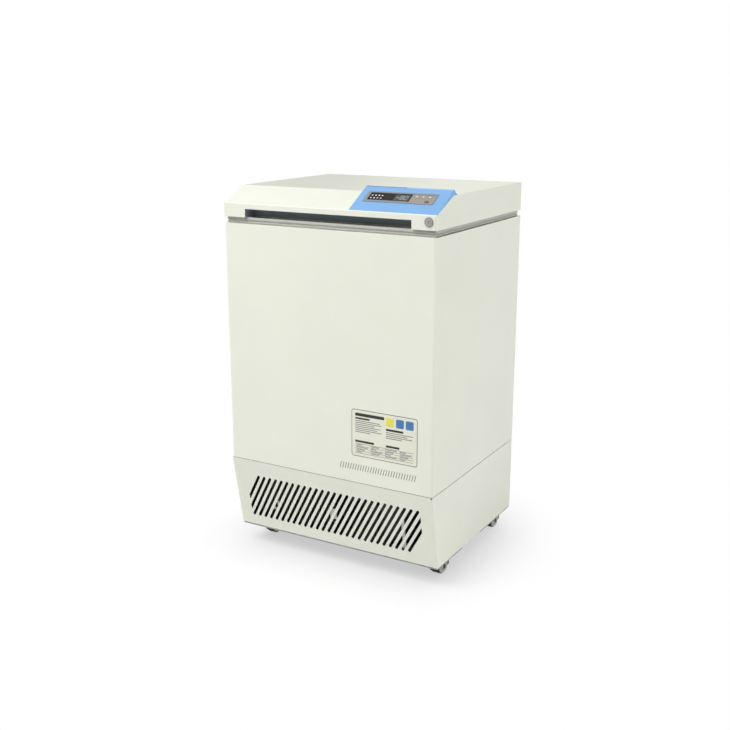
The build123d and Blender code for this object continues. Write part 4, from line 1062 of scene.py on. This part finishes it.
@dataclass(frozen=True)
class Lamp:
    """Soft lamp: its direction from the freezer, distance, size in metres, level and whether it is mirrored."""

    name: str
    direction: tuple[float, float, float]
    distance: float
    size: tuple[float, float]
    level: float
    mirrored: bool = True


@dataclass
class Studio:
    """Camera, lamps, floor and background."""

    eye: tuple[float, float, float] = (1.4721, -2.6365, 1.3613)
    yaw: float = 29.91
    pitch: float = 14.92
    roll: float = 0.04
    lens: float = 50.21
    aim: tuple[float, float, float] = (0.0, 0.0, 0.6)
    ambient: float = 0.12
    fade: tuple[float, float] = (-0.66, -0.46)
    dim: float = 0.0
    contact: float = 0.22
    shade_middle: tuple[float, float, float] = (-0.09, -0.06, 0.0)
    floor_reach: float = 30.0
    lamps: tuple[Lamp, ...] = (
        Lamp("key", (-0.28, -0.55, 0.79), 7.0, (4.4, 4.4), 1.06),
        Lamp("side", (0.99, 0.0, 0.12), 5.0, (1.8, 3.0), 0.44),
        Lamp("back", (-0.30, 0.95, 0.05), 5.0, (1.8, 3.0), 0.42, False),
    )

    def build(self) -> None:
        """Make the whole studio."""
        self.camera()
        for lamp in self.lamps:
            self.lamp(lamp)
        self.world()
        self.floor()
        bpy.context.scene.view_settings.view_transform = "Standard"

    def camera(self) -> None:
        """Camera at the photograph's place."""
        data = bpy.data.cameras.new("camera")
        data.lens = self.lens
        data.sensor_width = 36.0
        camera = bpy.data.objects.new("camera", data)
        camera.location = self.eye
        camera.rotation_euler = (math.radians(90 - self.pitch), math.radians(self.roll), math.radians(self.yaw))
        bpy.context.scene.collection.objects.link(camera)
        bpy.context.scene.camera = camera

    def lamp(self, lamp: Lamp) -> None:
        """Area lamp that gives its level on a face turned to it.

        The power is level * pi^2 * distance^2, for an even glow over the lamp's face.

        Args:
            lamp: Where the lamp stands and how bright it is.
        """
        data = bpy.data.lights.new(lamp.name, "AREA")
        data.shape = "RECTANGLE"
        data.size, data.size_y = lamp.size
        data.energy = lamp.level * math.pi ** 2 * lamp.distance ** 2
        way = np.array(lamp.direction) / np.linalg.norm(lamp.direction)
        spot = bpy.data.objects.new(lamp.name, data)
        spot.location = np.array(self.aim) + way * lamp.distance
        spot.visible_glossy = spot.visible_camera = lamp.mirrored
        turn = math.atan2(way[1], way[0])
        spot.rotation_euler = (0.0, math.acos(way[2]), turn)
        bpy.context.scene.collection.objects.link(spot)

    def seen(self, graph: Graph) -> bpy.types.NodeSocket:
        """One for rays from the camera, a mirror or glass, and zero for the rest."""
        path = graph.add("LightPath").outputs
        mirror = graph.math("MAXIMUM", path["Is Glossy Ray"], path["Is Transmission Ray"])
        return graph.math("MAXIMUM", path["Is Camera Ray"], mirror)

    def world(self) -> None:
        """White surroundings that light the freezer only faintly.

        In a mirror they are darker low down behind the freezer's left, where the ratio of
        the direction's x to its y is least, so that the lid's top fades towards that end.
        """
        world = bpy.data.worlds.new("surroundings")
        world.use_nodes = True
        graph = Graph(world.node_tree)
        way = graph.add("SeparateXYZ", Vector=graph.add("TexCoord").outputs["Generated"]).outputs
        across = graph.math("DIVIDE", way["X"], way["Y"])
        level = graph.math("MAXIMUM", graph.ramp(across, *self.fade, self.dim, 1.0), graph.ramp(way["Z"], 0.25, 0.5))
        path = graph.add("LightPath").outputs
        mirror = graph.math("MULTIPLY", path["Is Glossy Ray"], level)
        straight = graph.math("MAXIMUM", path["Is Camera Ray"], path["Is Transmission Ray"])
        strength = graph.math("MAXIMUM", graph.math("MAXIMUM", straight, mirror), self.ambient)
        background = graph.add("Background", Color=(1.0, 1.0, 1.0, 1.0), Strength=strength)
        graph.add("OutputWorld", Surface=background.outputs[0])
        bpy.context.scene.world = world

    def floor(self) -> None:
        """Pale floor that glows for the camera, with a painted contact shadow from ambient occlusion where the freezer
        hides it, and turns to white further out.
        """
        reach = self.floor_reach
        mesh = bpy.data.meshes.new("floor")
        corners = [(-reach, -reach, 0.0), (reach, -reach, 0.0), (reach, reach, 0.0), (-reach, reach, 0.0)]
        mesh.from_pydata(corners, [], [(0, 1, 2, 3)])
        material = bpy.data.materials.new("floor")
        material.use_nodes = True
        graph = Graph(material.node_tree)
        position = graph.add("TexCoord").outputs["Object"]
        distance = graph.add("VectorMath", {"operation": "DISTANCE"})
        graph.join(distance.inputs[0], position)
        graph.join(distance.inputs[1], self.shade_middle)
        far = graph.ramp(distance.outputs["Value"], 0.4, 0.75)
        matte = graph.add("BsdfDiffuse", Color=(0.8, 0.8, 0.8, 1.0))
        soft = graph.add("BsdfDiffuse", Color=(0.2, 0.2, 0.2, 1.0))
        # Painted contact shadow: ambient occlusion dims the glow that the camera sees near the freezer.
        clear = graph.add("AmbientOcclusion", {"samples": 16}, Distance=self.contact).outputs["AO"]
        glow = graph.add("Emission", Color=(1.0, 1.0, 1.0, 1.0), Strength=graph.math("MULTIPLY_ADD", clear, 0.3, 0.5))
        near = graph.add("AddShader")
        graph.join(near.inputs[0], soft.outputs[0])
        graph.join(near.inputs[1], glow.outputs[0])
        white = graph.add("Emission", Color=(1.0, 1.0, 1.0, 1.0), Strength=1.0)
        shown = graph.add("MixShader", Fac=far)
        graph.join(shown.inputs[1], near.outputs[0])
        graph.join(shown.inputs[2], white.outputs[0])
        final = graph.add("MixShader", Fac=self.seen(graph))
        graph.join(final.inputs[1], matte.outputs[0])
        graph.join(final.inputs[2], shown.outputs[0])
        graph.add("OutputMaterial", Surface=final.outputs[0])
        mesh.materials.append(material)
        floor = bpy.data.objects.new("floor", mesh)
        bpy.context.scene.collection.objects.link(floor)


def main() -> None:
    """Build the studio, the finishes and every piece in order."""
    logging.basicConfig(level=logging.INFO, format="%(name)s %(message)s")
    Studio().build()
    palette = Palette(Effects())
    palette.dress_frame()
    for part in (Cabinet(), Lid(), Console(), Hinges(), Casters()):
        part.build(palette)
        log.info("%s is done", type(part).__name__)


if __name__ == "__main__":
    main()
•••••
§ **EXERCISE OBJECTIVE**
Copy out all of the lines above exactly.

§ **RESULT OF THIS EXERCISE**
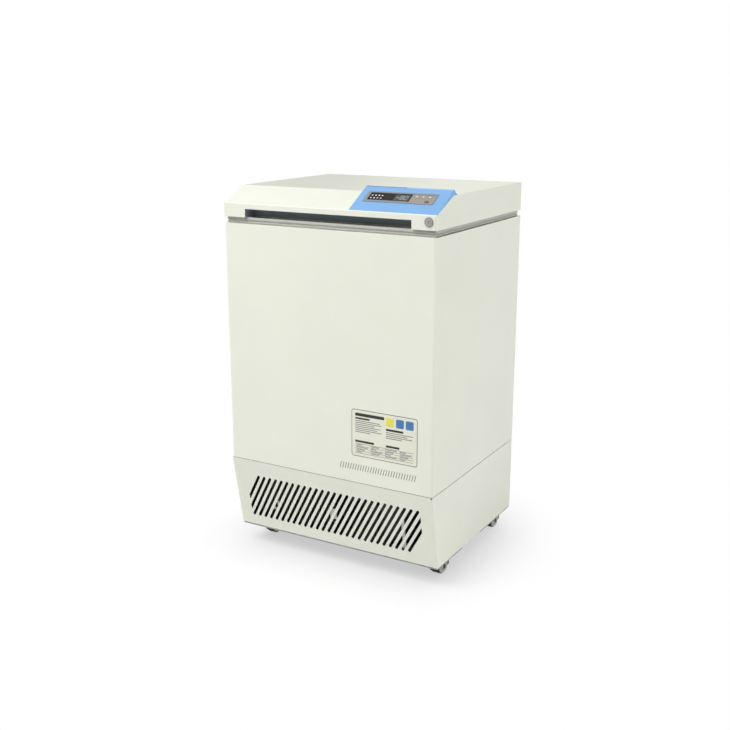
The build123d and Blender code for this object continues. Write part 4, from line 1062 of scene.py on. This part finishes it.
@dataclass(frozen=True)
class Lamp:
    """Soft lamp: its direction from the freezer, distance, size in metres, level and whether it is mirrored."""

    name: str
    direction: tuple[float, float, float]
    distance: float
    size: tuple[float, float]
    level: float
    mirrored: bool = True


@dataclass
class Studio:
    """Camera, lamps, floor and background."""

    eye: tuple[float, float, float] = (1.4721, -2.6365, 1.3613)
    yaw: float = 29.91
    pitch: float = 14.92
    roll: float = 0.04
    lens: float = 50.21
    aim: tuple[float, float, float] = (0.0, 0.0, 0.6)
    ambient: float = 0.12
    fade: tuple[float, float] = (-0.66, -0.46)
    dim: float = 0.0
    contact: float = 0.22
    shade_middle: tuple[float, float, float] = (-0.09, -0.06, 0.0)
    floor_reach: float = 30.0
    lamps: tuple[Lamp, ...] = (
        Lamp("key", (-0.28, -0.55, 0.79), 7.0, (4.4, 4.4), 1.06),
        Lamp("side", (0.99, 0.0, 0.12), 5.0, (1.8, 3.0), 0.44),
        Lamp("back", (-0.30, 0.95, 0.05), 5.0, (1.8, 3.0), 0.42, False),
    )

    def build(self) -> None:
        """Make the whole studio."""
        self.camera()
        for lamp in self.lamps:
            self.lamp(lamp)
        self.world()
        self.floor()
        bpy.context.scene.view_settings.view_transform = "Standard"

    def camera(self) -> None:
        """Camera at the photograph's place."""
        data = bpy.data.cameras.new("camera")
        data.lens = self.lens
        data.sensor_width = 36.0
        camera = bpy.data.objects.new("camera", data)
        camera.location = self.eye
        camera.rotation_euler = (math.radians(90 - self.pitch), math.radians(self.roll), math.radians(self.yaw))
        bpy.context.scene.collection.objects.link(camera)
        bpy.context.scene.camera = camera

    def lamp(self, lamp: Lamp) -> None:
        """Area lamp that gives its level on a face turned to it.

        The power is level * pi^2 * distance^2, for an even glow over the lamp's face.

        Args:
            lamp: Where the lamp stands and how bright it is.
        """
        data = bpy.data.lights.new(lamp.name, "AREA")
        data.shape = "RECTANGLE"
        data.size, data.size_y = lamp.size
        data.energy = lamp.level * math.pi ** 2 * lamp.distance ** 2
        way = np.array(lamp.direction) / np.linalg.norm(lamp.direction)
        spot = bpy.data.objects.new(lamp.name, data)
        spot.location = np.array(self.aim) + way * lamp.distance
        spot.visible_glossy = spot.visible_camera = lamp.mirrored
        turn = math.atan2(way[1], way[0])
        spot.rotation_euler = (0.0, math.acos(way[2]), turn)
        bpy.context.scene.collection.objects.link(spot)

    def seen(self, graph: Graph) -> bpy.types.NodeSocket:
        """One for rays from the camera, a mirror or glass, and zero for the rest."""
        path = graph.add("LightPath").outputs
        mirror = graph.math("MAXIMUM", path["Is Glossy Ray"], path["Is Transmission Ray"])
        return graph.math("MAXIMUM", path["Is Camera Ray"], mirror)

    def world(self) -> None:
        """White surroundings that light the freezer only faintly.

        In a mirror they are darker low down behind the freezer's left, where the ratio of
        the direction's x to its y is least, so that the lid's top fades towards that end.
        """
        world = bpy.data.worlds.new("surroundings")
        world.use_nodes = True
        graph = Graph(world.node_tree)
        way = graph.add("SeparateXYZ", Vector=graph.add("TexCoord").outputs["Generated"]).outputs
        across = graph.math("DIVIDE", way["X"], way["Y"])
        level = graph.math("MAXIMUM", graph.ramp(across, *self.fade, self.dim, 1.0), graph.ramp(way["Z"], 0.25, 0.5))
        path = graph.add("LightPath").outputs
        mirror = graph.math("MULTIPLY", path["Is Glossy Ray"], level)
        straight = graph.math("MAXIMUM", path["Is Camera Ray"], path["Is Transmission Ray"])
        strength = graph.math("MAXIMUM", graph.math("MAXIMUM", straight, mirror), self.ambient)
        background = graph.add("Background", Color=(1.0, 1.0, 1.0, 1.0), Strength=strength)
        graph.add("OutputWorld", Surface=background.outputs[0])
        bpy.context.scene.world = world

    def floor(self) -> None:
        """Pale floor that glows for the camera, with a painted contact shadow from ambient occlusion where the freezer
        hides it, and turns to white further out.
        """
        reach = self.floor_reach
        mesh = bpy.data.meshes.new("floor")
        corners = [(-reach, -reach, 0.0), (reach, -reach, 0.0), (reach, reach, 0.0), (-reach, reach, 0.0)]
        mesh.from_pydata(corners, [], [(0, 1, 2, 3)])
        material = bpy.data.materials.new("floor")
        material.use_nodes = True
        graph = Graph(material.node_tree)
        position = graph.add("TexCoord").outputs["Object"]
        distance = graph.add("VectorMath", {"operation": "DISTANCE"})
        graph.join(distance.inputs[0], position)
        graph.join(distance.inputs[1], self.shade_middle)
        far = graph.ramp(distance.outputs["Value"], 0.4, 0.75)
        matte = graph.add("BsdfDiffuse", Color=(0.8, 0.8, 0.8, 1.0))
        soft = graph.add("BsdfDiffuse", Color=(0.2, 0.2, 0.2, 1.0))
        # Painted contact shadow: ambient occlusion dims the glow that the camera sees near the freezer.
        clear = graph.add("AmbientOcclusion", {"samples": 16}, Distance=self.contact).outputs["AO"]
        glow = graph.add("Emission", Color=(1.0, 1.0, 1.0, 1.0), Strength=graph.math("MULTIPLY_ADD", clear, 0.3, 0.5))
        near = graph.add("AddShader")
        graph.join(near.inputs[0], soft.outputs[0])
        graph.join(near.inputs[1], glow.outputs[0])
        white = graph.add("Emission", Color=(1.0, 1.0, 1.0, 1.0), Strength=1.0)
        shown = graph.add("MixShader", Fac=far)
        graph.join(shown.inputs[1], near.outputs[0])
        graph.join(shown.inputs[2], white.outputs[0])
        final = graph.add("MixShader", Fac=self.seen(graph))
        graph.join(final.inputs[1], matte.outputs[0])
        graph.join(final.inputs[2], shown.outputs[0])
        graph.add("OutputMaterial", Surface=final.outputs[0])
        mesh.materials.append(material)
        floor = bpy.data.objects.new("floor", mesh)
        bpy.context.scene.collection.objects.link(floor)


def main() -> None:
    """Build the studio, the finishes and every piece in order."""
    logging.basicConfig(level=logging.INFO, format="%(name)s %(message)s")
    Studio().build()
    palette = Palette(Effects())
    palette.dress_frame()
    for part in (Cabinet(), Lid(), Console(), Hinges(), Casters()):
        part.build(palette)
        log.info("%s is done", type(part).__name__)


if __name__ == "__main__":
    main()